Para a produção de grandes volumes de hidrogênio para usos industriais e outros fins a tecnologia mais utilizada é a reforma do gás natural. Essa tecnologia se vale de diferentes processos – em comum, todos eles demandam grandes volumes de energia e liberam grandes volumes de resíduos.
Além das dificuldades técnicas para a obtenção do hidrogênio puro e dos altos custos energéticos envolvidos, armazenar o elemento também não é nada simples. Em estado gasoso, o hidrogênio precisa ser armazenado em pesados tanques de alta pressão. No estado líquido, o hidrogênio precisa ser resfriado a temperaturas inferiores a –252° C para poder ser armazenado em segurança.
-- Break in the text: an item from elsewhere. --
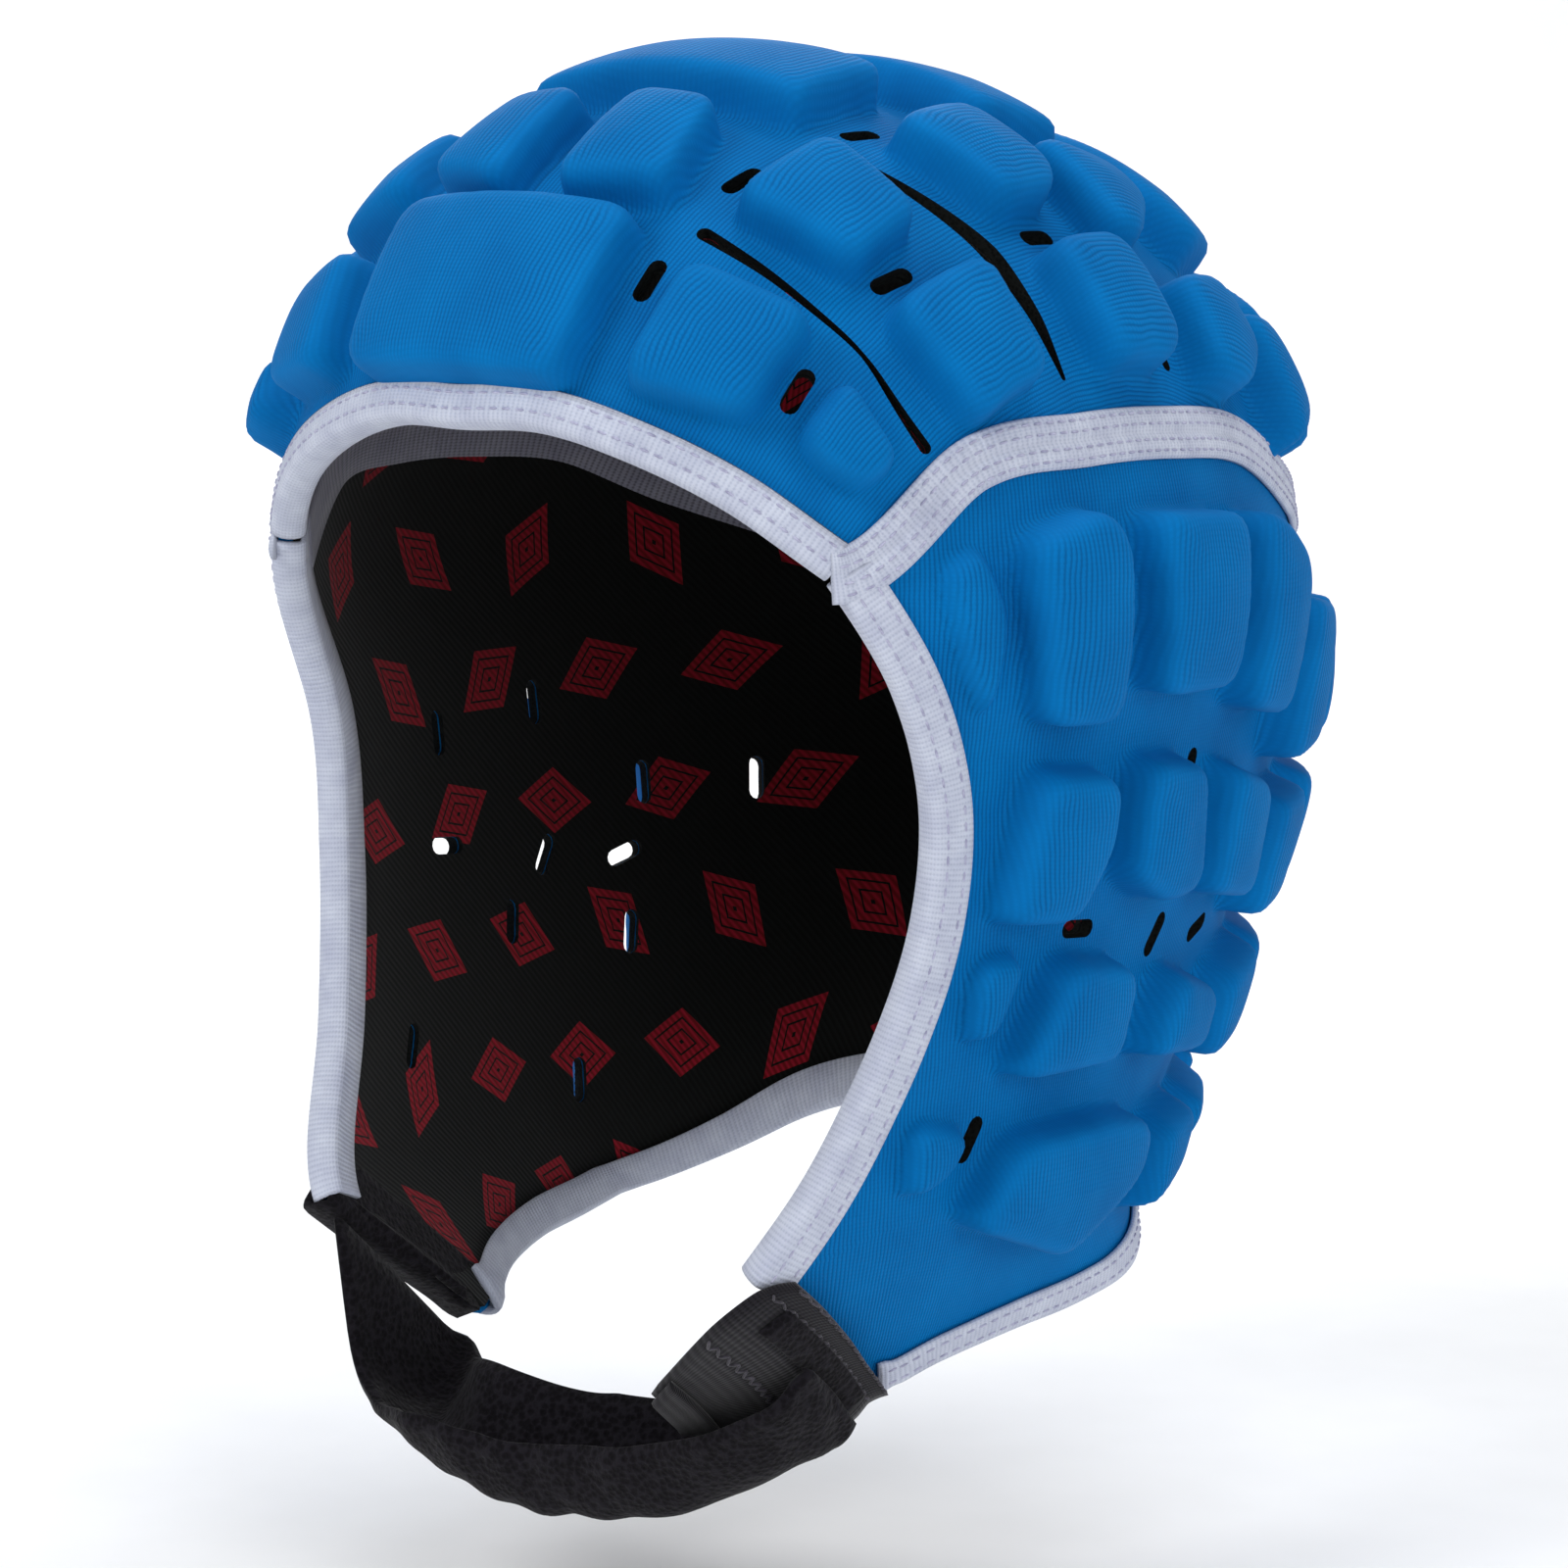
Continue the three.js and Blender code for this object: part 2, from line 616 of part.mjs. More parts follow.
// Side: laid out flat by the angle from its own middle
const sideMiddle = toRadians((templeTurn + 180) / 2);
const sidePole = new THREE.Vector3(Math.sin(sideMiddle), -Math.cos(sideMiddle), 0);
const sidePlane = planeAbout(new THREE.Vector3(0, 0, down((earSeamDrop + neckCornerDrop) / 2)), sidePole);

const edgeLoop = (columns, rows) => [
  ...columns.slice(0, -1).map((u) => [u, rows[0]]),
  ...rows.slice(0, -1).map((v) => [columns[columns.length - 1], v]),
  ...columns.slice(1).reverse().map((u) => [u, rows[rows.length - 1]]),
  ...rows.slice(1).reverse().map((v) => [columns[0], v]),
].map(([u, v]) => sidePoint(u, v, 0));

const sideRim = edgeLoop(sideColumns, sideRows);
const sideStrip = edgeLoop(sideColumns.slice(1, -1), sideRows.slice(1, -1));
const sidePadRings = sidePads.map((row) => padRings(row, sideWall, sideRim));
const sideFeet = sidePadRings.map((pad) => pad.foot);
const sideCuts = sideSlots.map((ends) => cutLoop(slotStations(ends), sideWall, sideFeet));
const sideLayout = panelLayout(sideRim, sideStrip, sidePadRings, sideCuts, sidePlane);

// Tapes. A path gives points on the outside of the cover, and reach moves from a point
// square to the path and along the surface, away from the panel's edge.
function tapeSolid(path, section, loop = false) {
  const count = path.length;
  const rings = path.map((point, k) => {
    const before = path[loop ? (k + count - 1) % count : Math.max(k - 1, 0)];
    const after = path[loop ? (k + 1) % count : Math.min(k + 1, count - 1)];
    const run = after.clone().sub(before).normalize();
    const across = new THREE.Vector3().crossVectors(surfaceNormal(point), run).normalize();
    return section.map(([reach, rise]) => {
      const at = point.clone().addScaledVector(across, reach);
      return wallPoint(turnOf(at), at.z, rise);
    });
  });
  return ringSolid(rings, loop);
}

// Folded edge tape: up the outside, round the edge and back on the inside
function bindingSection() {
  const outer = tapeGap + tapeThickness;
  const inner = liningInside - tapeGap;
  return [
    [bindingWidth, tapeGap],
    [bindingWidth, outer],
    [-bindingOverhang - tapeThickness, outer],
    [-bindingOverhang - tapeThickness, inner - tapeThickness],
    [bindingWidth, inner - tapeThickness],
    [bindingWidth, inner],
    [-bindingOverhang, inner],
    [-bindingOverhang, tapeGap],
  ];
}

function seamTapeSection(width, low, groove) {
  return [
    [width / 2, low],
    [width / 2, low + tapeThickness],
    [0, low + tapeThickness - groove],
    [-width / 2, low + tapeThickness],
    [-width / 2, low],
  ];
}

const tapeEndGap = 2.5;

// A path with a length taken off its start, and one with a length off each end
function shortened(path, length) {
  const rest = [...path];
  let left = length;
  while (rest.length > 2 && rest[0].distanceTo(rest[1]) <= left) {
    left -= rest[0].distanceTo(rest[1]);
    rest.shift();
  }
  rest[0] = rest[0].clone().lerp(rest[1], left / rest[0].distanceTo(rest[1]));
  return rest;
}
const trimmed = (path, start, end) => shortened(shortened(path, start).reverse(), end).reverse();

function makeForeheadBinding() {
  const path = browTurns.map((turn) => wallPoint(turn, browHeight(fold(turn)) + seamGap / 2, 0));
  return tapeSolid(trimmed(path, tapeEndGap, tapeEndGap), bindingSection());
}

function makeCheekBinding() {
  const path = faceStations.map((v) => sidePoint(0, v, 0));
  return tapeSolid(trimmed(path, tapeEndGap, tapeEndGap), bindingSection());
}

function makeNeckBinding() {
  const path = sideColumns.map((u) => sidePoint(u, 1, 0));
  return tapeSolid(trimmed(path, tabLap + tapeEndGap, seamGap), bindingSection());
}

function makeSeamTape(section) {
  const path = seamTurns.map((turn) => wallPoint(turn, seamHeight(fold(turn)), 0));
  return tapeSolid(trimmed(path, bindingWidth + tapeEndGap, bindingWidth + tapeEndGap), section);
}

function makeBackTape() {
  const path = sideRows.map((v) => sidePoint(1, v, 0).setX(0));
  const start = seamTapeWidth / 2 + tapeEndGap;
  const section = seamTapeSection(backTapeWidth, tapeGap, seamTapeGroove);
  return tapeSolid(trimmed(path, start, bindingWidth + bindingOverhang + tapeEndGap), section);
}

// The front lower corner of the side panel: the line across it, the outward direction of
// its middle and the direction away from the panel
const cornerEdge = (share) => sidePoint(0, between(faceShare, 1, share), 0);
const cornerLine = cornerEdge(1).sub(cornerEdge(0));
const cornerNormal = surfaceNormal(cornerEdge(0.5));
const cornerOut = new THREE.Vector3().crossVectors(cornerLine, cornerNormal).normalize();

// Tabs: each laps over the corner of its side panel and runs on to the chin
const tabRise = tapeGap + tapeThickness + tapeGap;

function tabPlate(length, endWidth) {
  const shares = steps(0, 1, 4);
  const endShare = (share) => between(tabEndPlace, share, endWidth / cornerLine.length());
  const rows = [
    shares.map((share) => sidePoint(tabLapShare, between(faceShare, 1, share), 0)),
    shares.map(cornerEdge),
    shares.map((share) => cornerEdge(share).addScaledVector(cornerOut, length / 3)),
    shares.map((share) => cornerEdge(0)
      .addScaledVector(cornerLine, endShare(share))
      .addScaledVector(cornerOut, length)
      .addScaledVector(cornerNormal, -length / 3)),
  ];
  const lift = (row, rise) => row.map((point) => point.clone().addScaledVector(cornerNormal, rise));
  return ringSolid(rows.map((row) => [...lift(row, tabRise), ...lift(row, tabRise + tabThickness).reverse()]));
}

// Chin strap: a band from tab to tab, gathered into a trough under the chin
function makeStrap() {
  const near = cornerEdge(0.5).addScaledVector(cornerOut, strapStart);
  const far = near.clone().setX(-near.x);
  const column = (name, share) => {
    const last = strapRows.length - 1;
    const row = strapRows.findIndex((r, k) => k === last - 1 || share < strapRows[k + 1].along);
    const t = (share - strapRows[row].along) / (strapRows[row + 1].along - strapRows[row].along);
    const slope = (k) => {
      const before = strapRows[Math.max(k - 1, 0)];
      const after = strapRows[Math.min(k + 1, last)];
      return (after[name] - before[name]) / (after.along - before.along);
    };
    const gap = strapRows[row + 1].along - strapRows[row].along;
    const a = strapRows[row][name];
    const b = strapRows[row + 1][name];
    const t2 = t * t;
    const t3 = t2 * t;
    return a * (2 * t3 - 3 * t2 + 1) + slope(row) * gap * (t3 - 2 * t2 + t)
      + b * (3 * t2 - 2 * t3) + slope(row + 1) * gap * (t3 - t2);
  };
  const shares = strapRows.flatMap((row, k) => (k < strapRows.length - 1
    ? [row.along, between(row.along, strapRows[k + 1].along, 0.5)] : [row.along]));
  const lines = shares.map((share) => {
    const keel = far.clone().lerp(near, share);
    keel.y -= strapForward * column('forward', share);
    keel.z -= strapSag * column('sag', share);
    const flap = (y, z) => keel.clone().add(new THREE.Vector3(0, strapWidth * y, strapWidth * z));
    return [
      flap(column('frontOut', share), column('frontUp', share)),
      keel,
      flap(column('backOut', share), column('backUp', share)),
    ];
  });
  const rings = lines.map((line, k) => {
    const before = lines[Math.max(k - 1, 0)];
    const after = lines[Math.min(k + 1, lines.length - 1)];
    const inner = line.map((p, j) => {
      const run = after[j].clone().sub(before[j]);
      const across = line[Math.min(j + 1, 2)].clone().sub(line[Math.max(j - 1, 0)]);
      return p.clone().addScaledVector(new THREE.Vector3().crossVectors(across, run).normalize(), strapThickness);
    });
    return [...line, ...inner.reverse()];
  });
  return ringSolid(rings);
}

function material(color, roughness) {
  return new THREE.MeshStandardMaterial({ color, roughness, metalness: 0 });
}

function named(name, geometry, color, roughness) {
  const mesh = new THREE.Mesh(geometry, material(color, roughness));
  mesh.name = name;
  return mesh;
}

const outerSeam = seamTapeSection(seamTapeWidth, tapeGap, seamTapeGroove);
const innerSeam = seamTapeSection(innerTapeWidth, liningInside - tapeGap - tapeThickness, 0);
const sidePanel = coverSolid(sideLayout, sidePadRings);
const sideLining = layerSolid(sideLayout, liningOutside, liningInside);
const cheekBinding = makeCheekBinding();
const neckBinding = makeNeckBinding();
const cap = new THREE.Group();
cap.add(
  named('crown_panel', coverSolid(crownLayout, crownPadRings), coverColour, 0.8),
  named('side_panel_left', sidePanel, coverColour, 0.8),
  named('side_panel_right', mirrored(sidePanel), coverColour, 0.8),
  named('crown_lining', layerSolid(crownLayout, liningOutside, liningInside), liningColour, 0.9),
  named('side_lining_left', sideLining, liningColour, 0.9),
  named('side_lining_right', mirrored(sideLining), liningColour, 0.9),
  named('forehead_binding', makeForeheadBinding(), tapeColour, 0.8),
  named('cheek_binding_left', cheekBinding, tapeColour, 0.8),
  named('cheek_binding_right', mirrored(cheekBinding), tapeColour, 0.8),
  named('neck_binding_left', neckBinding, tapeColour, 0.8),
  named('neck_binding_right', mirrored(neckBinding), tapeColour, 0.8),
  named('seam_binding', makeSeamTape(outerSeam), tapeColour, 0.8),
  named('inner_seam_tape', makeSeamTape(innerSeam), innerTapeColour, 0.9),
  named('back_seam_tape', makeBackTape(), tapeColour, 0.8),
  named('strap_tab_left', tabPlate(tabLength, tabEndWidth), strapColour, 0.85),
  named('strap_tab_right', mirrored(tabPlate(farTabLength, strapWidth)), strapColour, 0.85),
  named('chin_strap', makeStrap(), strapColour, 0.85),
);

export default cap;
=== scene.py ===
# Rugby scrum cap. Metres, +Z up, the face towards -Y, +X on the wearer's left.
import math

import bmesh
import bpy
import numpy as np
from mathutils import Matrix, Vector


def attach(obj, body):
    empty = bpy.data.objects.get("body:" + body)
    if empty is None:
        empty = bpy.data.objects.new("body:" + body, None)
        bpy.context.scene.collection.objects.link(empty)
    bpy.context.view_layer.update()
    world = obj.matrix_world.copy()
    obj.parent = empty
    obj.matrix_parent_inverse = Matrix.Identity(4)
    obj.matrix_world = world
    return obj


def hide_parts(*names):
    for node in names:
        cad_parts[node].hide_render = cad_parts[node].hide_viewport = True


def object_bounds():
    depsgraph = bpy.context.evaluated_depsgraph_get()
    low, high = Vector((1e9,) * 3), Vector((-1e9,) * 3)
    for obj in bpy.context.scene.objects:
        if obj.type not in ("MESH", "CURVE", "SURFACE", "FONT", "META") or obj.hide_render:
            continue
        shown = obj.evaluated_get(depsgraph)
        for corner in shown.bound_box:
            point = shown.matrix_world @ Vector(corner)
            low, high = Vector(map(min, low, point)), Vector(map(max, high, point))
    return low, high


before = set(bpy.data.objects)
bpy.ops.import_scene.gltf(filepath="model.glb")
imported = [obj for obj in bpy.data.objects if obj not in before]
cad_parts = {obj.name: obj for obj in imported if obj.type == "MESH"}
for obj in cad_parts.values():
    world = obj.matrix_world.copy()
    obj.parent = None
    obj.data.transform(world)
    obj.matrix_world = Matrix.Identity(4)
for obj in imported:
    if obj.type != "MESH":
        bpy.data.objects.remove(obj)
cad_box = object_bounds()

# --- View -----------------------------------------------------------------------------
# A long lens a little above the brow, off the wearer's left, as the cap was photographed.
# The numbers were fitted to the outline of the cap in the photograph.
AZIMUTH, ELEVATION, DISTANCE, LENS = math.radians(39.0), math.radians(7.8), 0.95, 116.6
AIM_RIGHT, AIM_HEIGHT = 0.0028, -0.1249


def add_object(name, data):
    made = bpy.data.objects.new(name, data)
    bpy.context.scene.collection.objects.link(made)
    return made


back = Vector((math.sin(AZIMUTH) * math.cos(ELEVATION), -math.cos(AZIMUTH) * math.cos(ELEVATION),
               math.sin(ELEVATION)))
right = Vector((math.cos(AZIMUTH), math.sin(AZIMUTH), 0))
aim = right * AIM_RIGHT + Vector((0, 0, AIM_HEIGHT))
camera = add_object("camera", bpy.data.cameras.new("camera"))
camera.data.lens = LENS
camera.data.sensor_width = 36
camera.data.clip_start = 0.05
camera.location = aim + back * DISTANCE
camera.rotation_euler = (camera.location - aim).to_track_quat("Z", "Y").to_euler()
bpy.context.scene.camera = camera

# --- Crown cover ----------------------------------------------------------------------
# A blue ribbed knit laminated over closed-cell foam: blocks of foam stand in rows, and the
# knit is pressed down into the channels between them, where it is slit and punched.
MM = 0.001
HALF_WIDTH, FRONT_REACH, BACK_REACH, CROWN_RISE, SKIRT_DROP = 88.0, 91.0, 109.0, 88.0, 142.0
FULLNESS, APEX_FORWARD = 2.1, 8.0
COVER, LAYER_GAP, LINING, TAPE, TAPE_GAP = 2.4, 0.3, 1.0, 1.0, 0.35
CROWN_TOP = COVER + LAYER_GAP + LINING
WIDEST = CROWN_TOP - CROWN_RISE
BROW, TEMPLE, EAR_SEAM, NAPE_SEAM = 56.0, 81.0, 60.0, 86.0
FACE_CORNER, NECK_CORNER, NAPE = 203.0, 231.0, 197.0
TEMPLE_TURN, NECK_TURN, FACE_TURN, FACE_SHARE, SEAM_GAP = 46.0, 56.0, 38.0, 0.84, 0.5
SECTIONS = {
    "width": [1.0, 0.94, 0.886, 0.823, 0.759, 0.654],
    "front": [1.0, 1.01, 1.045, 1.12, 1.235, 1.3],
    "back": [1.0, 1.06, 1.02, 0.865, 0.575, 0.28],
    "centre": [0.0, 0.0, -0.04, -0.035, 0.03, 0.34],
}
BROW_FALL = [0, 0, 0.18, 0.5, 1]
SEAM_FALL = [0.81, 0.12, 0, 0, 0.1, 0.5, 0.84, 0.96, 1]
PAD_HEIGHT, PAD_DOME, LOW_PAD = 8.8, 1.0, 0.55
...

Em qualquer um desses casos, basta uma falha no armazenamento ou no manuseio do hidrogênio para que se desencadeie uma violenta explosão – vou lembrar o caso fatídico do dirigível Hindenburg, uma gigantesca aeronave fabricada na Alemanha na década de 1930. Esse dirigível flutuava no ar graças ao uso de grandes volumes de hidrogênio (cerca de 200 mil m3).
A aeronave foi consumida por um grande incêndio em 6 de maio de 1937 ao tentar pousar em um aeroporto no Estado de Nova Jersey, nos Estados Unidos. Dos 97 passageiros e tripulantes a bordo, 35 morreram, além de um trabalhador do aeroporto que estava no solo.
Problemas desse tipo poderão estar com os seus dias contados – pesquisadores do Instituto de Materiais Avançados da Universidade Deakin, da Austrália, desenvolveram um processo revolucionário que permite transformar o hidrogênio em pó, uma forma segura e pratica para se estocar e transportar o elemento químico.
De acordo com um artigo publicado na revista Materials Today, o novo processo permite separar, transportar e armazenar grandes quantidades de hidrogênio com segurança, utilizando pequenas quantidades de energia e com desperdício zero. Imaginem a quantidade de possibilidades de aplicações que essa tecnologia poderá criar nos próximos anos.
De acordo com o artigo, o processo de geração do hidrogênio em pó é baseado em conceitos de mecanoquímica, onde o hidrogênio é capturado por meio de forças mecânicas, sendo combinado a seguir com nitreto de boro em pó. O processo não gera resíduos e não requer o uso de nenhum produto químico.
Uma vez preso ao nitreto de boro, o hidrogênio é facilmente armazenado e transportado a temperatura e pressão ambiente. Para liberar o hidrogênio, basta aquecer o pó a vácuo. O nitreto de boro liberado é altamente seguro e estável, não causando nenhum tipo de contaminação ambiental.
Uma possibilidade interessante para o uso desse hidrogênio em pó seria em motores de carros e de aviões. O pó ficaria armazenado em um compartimento isolado (vide foto), tendo pequenas quantidades lançadas em um forno a vácuo, algo muito parecido com um carburador – o hidrogênio liberado seria injetado imediatamente na câmara de combustão do motor. Tudo isso com muita segurança e sem o peso dos cilindros metálicos
Segundo os pesquisadores, o experimento foi repetido dezenas de vezes em laboratório e sempre se obtiveram os mesmos resultados. Em cada uma das rodadas de testes foram obtidos entre 2 e 3 kg de hidrogênio em pó. O desenvolvimento dessa tecnologia consumiu cerca de 30 anos de estudos e experimentos da equipe de pesquisadores.
O próximo passo, de acordo com a Universidade Deakin, é o desenvolvimento de parcerias com indústrias para a criação de uma linha de produção piloto, onde o processo de produção em larga escala poderá ser aperfeiçoado. Vencida essa etapa, as possibilidades de aplicação desse “pó” são ilimitadas.
Em um momento de crise energética mundial e de enormes preocupações com o aquecimento global, a criação dessa tecnologia nos enche de esperança e de perspectivas muito mais otimistas para o nosso futuro comum.